Commentary by Walter Albritton


October 24, 2004


Good News: God has the Power to Bring Life Out of Death


Ezekiel 37


Key Verse: I will put my spirit within you, and you shall live, and I will place you on your own soil; then you shall know that I, the Lord, have spoken and will act. – 2 Ezekiel 37:14


Hope for a brighter future is important. Yet for Christians, something more is needed. We need hope in God. We need hope that burns within us that God is able and willing to act on our behalf and that he has the power to bring life out of death. This, indeed, was the good news that the prophet Ezekiel brought to the Hebrews during their captivity in Babylon.

The people were discouraged, heartsick that God seemed to have deserted them in a foreign land. They had little reason to hope that they would ever see Jerusalem again. They must have, indeed, felt like a valley of dead bones.

 Then Ezekiel steps in. He offers the people hope based on a breathtaking vision of the power of God. He wants them to know that God is not through with them, and his plans for them will be carried out.

God leaves Ezekiel with little doubt of God’s mighty power. He places him in a hopeless situation, a valley of dead bones with no sign of life. There he teaches Ezekiel that even dry bones will come to life when God commands it.

Having dead bones come to life is not Ezekiel’s idea. Such an idea would never have crossed his mind. God, however, wants Ezekiel to see that there are no hopeless situations to God. To his credit, Ezekiel does not doubt God’s power. When God asks him if the dead bones could live, the prophet wisely replies, “O Lord God, you know.” This is his way of saying, “Lord I believe that you can do whatever you want to do.”

God then acts, but he does not act alone. Repeatedly the Bible shows us that God’s plan is for his servants to serve as co-laborers with him. God chooses not to do everything himself. He invites willing workers to share in the work of redemption. God parted the waters of the sea, for example, but he did so only after Moses had done his part.

God puts Ezekiel to work. His assignment must have seemed strange to the prophet, but he obeyed. He prophesied to the bones, telling them to “hear the word of the Lord.” Ezekiel knew that it was not his words that would change the dead bones, but the word of the Lord. Still God had a role for the prophet in this drama of deliverance. God always has something for his servants to do. What dignity he gives us by allowing us to work as “co-laborers with God.”

 I know how Ezekiel must have felt. Some years ago, my bishop appointed me to serve in a rather hopeless situation. In a sense he sent me to preach to dry bones and tell them to listen to the word of the Lord.  Like Ezekiel, I knew only God could raise those dry bones to life. And like the prophet, I saw God work powerfully, bringing new life to those who heard and obeyed the word of the Lord. Amazing things happen when God is obeyed.

These words of Ezekiel should be underlined and noted -- “So I prophesied as I had been commanded.” This is reminiscent of the words written about Ananias in Acts 9. The Lord woke Ananias and told him to go to Damascus and minister to his enemy, Saul. Ananias did not understand why any more than Ezekiel did, yet he too obeyed God. Doctor Luke writes, “So Ananias went.” The message is clear: even when we do not fully understand God’s purposes, we should obey his commands. The reason is simply that God wants us to trust him.

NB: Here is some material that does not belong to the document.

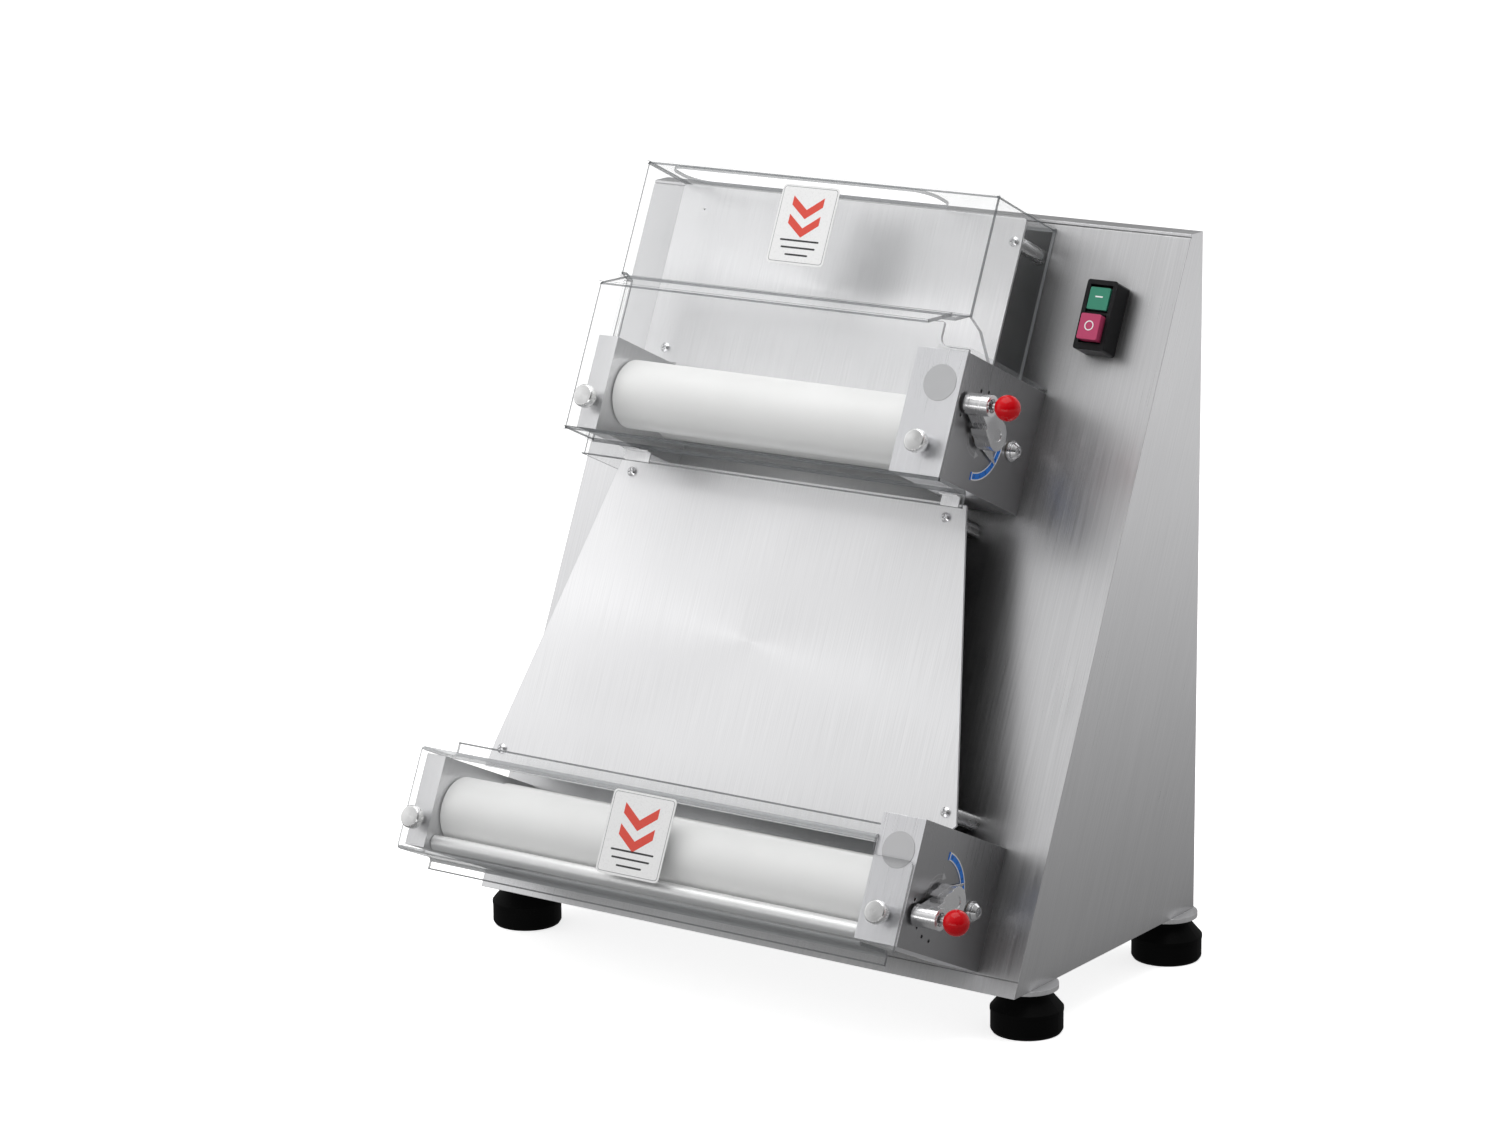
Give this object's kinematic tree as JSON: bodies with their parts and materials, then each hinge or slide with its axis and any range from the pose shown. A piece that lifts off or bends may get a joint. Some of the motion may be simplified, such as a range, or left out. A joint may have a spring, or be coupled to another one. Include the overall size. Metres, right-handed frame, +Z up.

Fortunately God revealed to Ezekiel the meaning of the vision. The dry bones represented “the whole house of Israel.” They were like dead men, yet not without hope because God had not given up on them. God still thought of them as his own people. The tender words, “O my people,” reveal God’s steadfast love for his chosen people.

God wanted his people to celebrate their new life by realizing that God had spoken to them, and that he “will act.” He wanted them to feel the joy of being guided by his indwelling Spirit.  God wants us also to know that he has spoken, supremely through the Word who is his Son. He wants to give us hope also so that when the bottom falls out of our lives, we can turn in faith to the God who “will act” on our behalf. He wants us to know that we never come fully alive until his Spirit lives within us, to comfort and to guide us.

There may be times during our journey home that we feel forsaken by God, and that we stand helpless in a valley of dead bones. In such hours of discouragement, we need to remember the vision of Ezekiel. Remembering “dem bones, dem bones, dem dry bones,” our faith may be quickened until we are aware of the Master’s presence. When we realize that Christ is with us, and will never forsake us, we can find the strength to endure whatever hardship he allows, until our deliverance is completed. Though we may feel dead, our God has the power to make us fully alive in Christ Jesus.

This vision of Ezekiel reminds us that God’s people have always had good news. While the gospel is good news, and is the compelling theme of the New Testament, the Old Testament also is filled with the good news of God’s love and mercy, and his power to bring life out of death.